La prigionia e la successiva liberazione di Cecilia Sala, infine, sono state utilizzate per alimentare il dibattito politico: c’è chi ha elogiato il governo e chi, al contrario, ne ha sottolineato la sudditanza al potere economico, specie se statunitense; la giornalista, dal canto suo, è stata variamente ascritta alle compagini di destra e di sinistra, desumendo la sua appartenenza politica dal suo albero genealogico e dalla sua ubicazione geografica. Ma l’acme del raccapriccio è, probabilmente, il confronto tra tragedie: sui social, v’è stato chi ha lamentato la maggiore pietà per la detenzione relativamente breve sofferta da Sala, rispetto a quella rivolta alle vittime di altri recenti conflitti e massacri.
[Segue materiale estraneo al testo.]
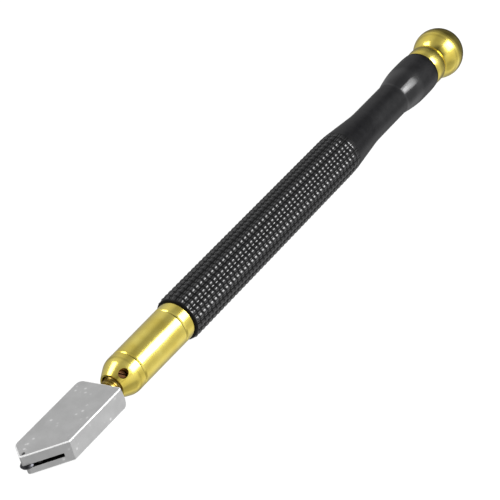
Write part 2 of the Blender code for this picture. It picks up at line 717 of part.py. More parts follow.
def make_handle():
    outer = []
    for i in range(ROUND_STEPS + 1):
        angle = math.pi / 2 * i / ROUND_STEPS
        station = HANDLE_FRONT_X + HANDLE_LIP_LENGTH * (1 - math.cos(angle))
        outer.append((station, HANDLE_LIP_R + (GRIP_R - HANDLE_LIP_R) * math.sin(angle)))
    slope = (WAIST_R - GRIP_R) / (WAIST_X - GRIP_END_X)
    for station in (GRIP_END_X - TAPER_FILLET, GRIP_END_X, GRIP_END_X + TAPER_FILLET):
        along = max(0.0, station - GRIP_END_X)
        drop = 0.0 if station < GRIP_END_X else slope * along
        ease = slope * TAPER_FILLET / 4 if station == GRIP_END_X else 0.0
        outer.append((station, GRIP_R + drop + ease))
    for station in (WAIST_X - TAPER_FILLET, WAIST_X, WAIST_X + TAPER_FILLET):
        short = min(0.0, station - WAIST_X)
        ease = -slope * TAPER_FILLET / 4 if station == WAIST_X else 0.0
        outer.append((station, WAIST_R + slope * short + ease))
    for i in range(BULB_STEPS + 1):
        part = i / BULB_STEPS
        station = BULB_X + (BULB_FULL_X - BULB_X) * part
        outer.append((station, WAIST_R + (BULB_R - WAIST_R) * math.sin(part * math.pi / 2)))
    for i in range(ROUND_STEPS + 1):
        angle = math.pi / 2 * i / ROUND_STEPS
        station = BULB_ROUND_X + (HANDLE_REAR_X - BULB_ROUND_X) * math.sin(angle)
        outer.append((station, HANDLE_REAR_R + (BULB_R - HANDLE_REAR_R) * math.cos(angle)))
    inner = [
        (HANDLE_FRONT_X, FRONT_POCKET_R),
        (FRONT_POCKET_X, FRONT_POCKET_R),
        (FRONT_POCKET_X, HANDLE_BORE_R),
        (REAR_POCKET_X, HANDLE_BORE_R),
        (REAR_POCKET_X, REAR_POCKET_R),
        (HANDLE_REAR_X, REAR_POCKET_R),
    ]
    turned("handle_shell", outer, inner, BLACK, SEG_LARGE)


def make_rear():
    outer = [(BUSH_FRONT_X, BUSH_R), (BUSH_REAR_X, BUSH_R)]
    inner = [(BUSH_FRONT_X, BUSH_BORE_R), (BUSH_REAR_X, BUSH_BORE_R)]
    turned("filler_bush", outer, inner, BRASS, SEG_LARGE)
    outer = [
        (RING_FRONT_X, RING_WAIST_R - EDGE_BREAK),
        (RING_FRONT_X + EDGE_BREAK, RING_WAIST_R),
        (RING_FLARE_X, RING_WAIST_R),
        (RING_REAR_X - EDGE_BREAK, RING_FLARE_R),
        (RING_REAR_X, RING_FLARE_R - EDGE_BREAK),
    ]
    inner = [
        (RING_FRONT_X, RING_BORE_R),
        (RING_SEAT_X, RING_BORE_R),
        (RING_SEAT_X, RING_SEAT_R),
        (RING_REAR_X, RING_SEAT_R),
    ]
    turned("rear_collar", outer, inner, BRASS, SEG_LARGE)
    o_ring("cap_o_ring", CAP_RING_MEAN_R, CAP_RING_WIRE_R, CAP_RING_X, RUBBER)
    start = math.acos((BALL_FRONT_X + EDGE_BREAK - BALL_X) / BALL_R)
    ball = arc(BALL_X, BALL_R, start, math.pi / 2, BALL_FRONT_STEPS)
    ball += arc(BALL_X, BALL_R, math.pi / 2, 0.0, BALL_REAR_STEPS)[1:-1]
    outer = [
        (CAP_STUB_END_X, 0.0),
        (CAP_STUB_END_X, CAP_STUB_R - CAP_STUB_CHAMFER),
        (CAP_STUB_END_X + CAP_STUB_CHAMFER, CAP_STUB_R),
        (CAP_UNDERCUT_X, CAP_STUB_R),
        (CAP_UNDERCUT_X, CAP_UNDERCUT_R),
        (CAP_UNDERCUT_END_X, CAP_UNDERCUT_R),
        (CAP_UNDERCUT_END_X, CAP_NECK_R),
        (BALL_FRONT_X, CAP_NECK_R),
        (BALL_FRONT_X, BALL_FRONT_R),
    ]
    outer += ball
    outer.append((BALL_REAR_X, 0.0))
    turned("ball_cap", outer, None, BRASS, SEG_LARGE, BALL_X)


make_head_plate()
make_wheel()
make_stem()
make_nose()
make_valve()
make_spring()
make_front_fittings()
make_handle()
make_rear()
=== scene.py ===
"""Studio scene of the pencil-shaped glass cutter.

The tool lies along X with its cutting wheel at -X, and lengths are in metres. Turned pieces are
profiles of (x, radius) about the tool's axis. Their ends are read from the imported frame, and the
shoulders and bores between the ends are named below.
"""
import json
import math

import bmesh
import bpy
from mathutils import Matrix, Vector


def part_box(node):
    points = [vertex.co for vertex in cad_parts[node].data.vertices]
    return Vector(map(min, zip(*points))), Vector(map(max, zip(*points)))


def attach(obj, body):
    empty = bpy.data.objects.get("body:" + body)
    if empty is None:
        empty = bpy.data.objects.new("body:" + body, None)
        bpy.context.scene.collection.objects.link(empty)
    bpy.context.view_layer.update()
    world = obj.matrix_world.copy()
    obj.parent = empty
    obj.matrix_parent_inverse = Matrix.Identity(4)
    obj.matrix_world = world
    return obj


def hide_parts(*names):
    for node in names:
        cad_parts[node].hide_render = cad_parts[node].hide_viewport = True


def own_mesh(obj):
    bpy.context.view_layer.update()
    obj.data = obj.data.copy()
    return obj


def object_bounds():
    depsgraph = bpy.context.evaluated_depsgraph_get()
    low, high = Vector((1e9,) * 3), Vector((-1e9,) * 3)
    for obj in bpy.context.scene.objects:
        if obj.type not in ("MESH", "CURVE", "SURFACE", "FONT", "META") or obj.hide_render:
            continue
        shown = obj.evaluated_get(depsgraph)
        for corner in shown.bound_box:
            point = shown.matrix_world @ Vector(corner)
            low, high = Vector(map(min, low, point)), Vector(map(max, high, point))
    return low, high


MM = 0.001

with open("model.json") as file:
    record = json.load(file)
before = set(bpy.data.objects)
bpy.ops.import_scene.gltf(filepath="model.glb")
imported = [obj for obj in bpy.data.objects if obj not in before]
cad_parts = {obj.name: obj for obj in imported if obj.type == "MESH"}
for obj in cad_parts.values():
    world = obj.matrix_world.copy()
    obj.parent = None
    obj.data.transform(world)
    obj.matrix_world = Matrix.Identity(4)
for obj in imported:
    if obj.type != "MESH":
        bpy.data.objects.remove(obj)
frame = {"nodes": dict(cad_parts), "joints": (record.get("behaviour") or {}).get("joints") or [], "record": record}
NODES = frame["nodes"]
cad_low, cad_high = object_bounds()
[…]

Si tratta di un assunto che muove dall’implicita considerazione che l’empatia umana abbia dei limiti, che possa essere erogata solo con il contagocce e che il manifestarla verso qualcuno o qualcosa implichi l’assoluto veto di esprimerla per chi la pensa – o è tacciato di pensarla – diversamente.
D’altronde, è un assunto coerente con quanto accaduto mentre Cecilia era in quella cella di Teheran: quel lento, ma inesorabile processo di denigrazione della vittima, quell’attenzione mediatica ai soliti fantomatici complotti, quella ricerca di meriti e demeriti, tutto è apparentemente collegato alla necessità di allontanarsi emotivamente dalla vicenda. Perché, se invece di Cecilia Sala, giovane donna che svolgeva il suo lavoro e che si è trovata invischiata in eventi di portata internazionale, ci si figura una privilegiata, una figlia di papà, collusa con la finanza e paladina degli Stati Uniti, diventa più semplice, indubbiamente più lieve, quel dibattito che è proprio dell’ormai frequentatissimo mondo virtuale.
Persino l’universo femminista, stavolta, ha taciuto perché, in una logica ormai dominata dalla polarizzazione, Cecilia Sala non era facilmente catalogabile, non era facilmente utilizzabile quale vessillo dell’una o dell’altra cifra del sistema binario. Nella realtà di oggi, appare smarrita la complessità del pensiero e, soprattutto, appare svanita ogni autentica empatia: la prima consentirebbe di comprendere, ad esempio, che una giornalista imprigionata significa la perdita di una piccola fetta di libertà per ciascuno di noi; la seconda, l’empatia, ci consegnerebbe, plausibilmente, una società migliore. Ed è proprio la sua assenza che è assurdo dover ormai prendere in considerazione.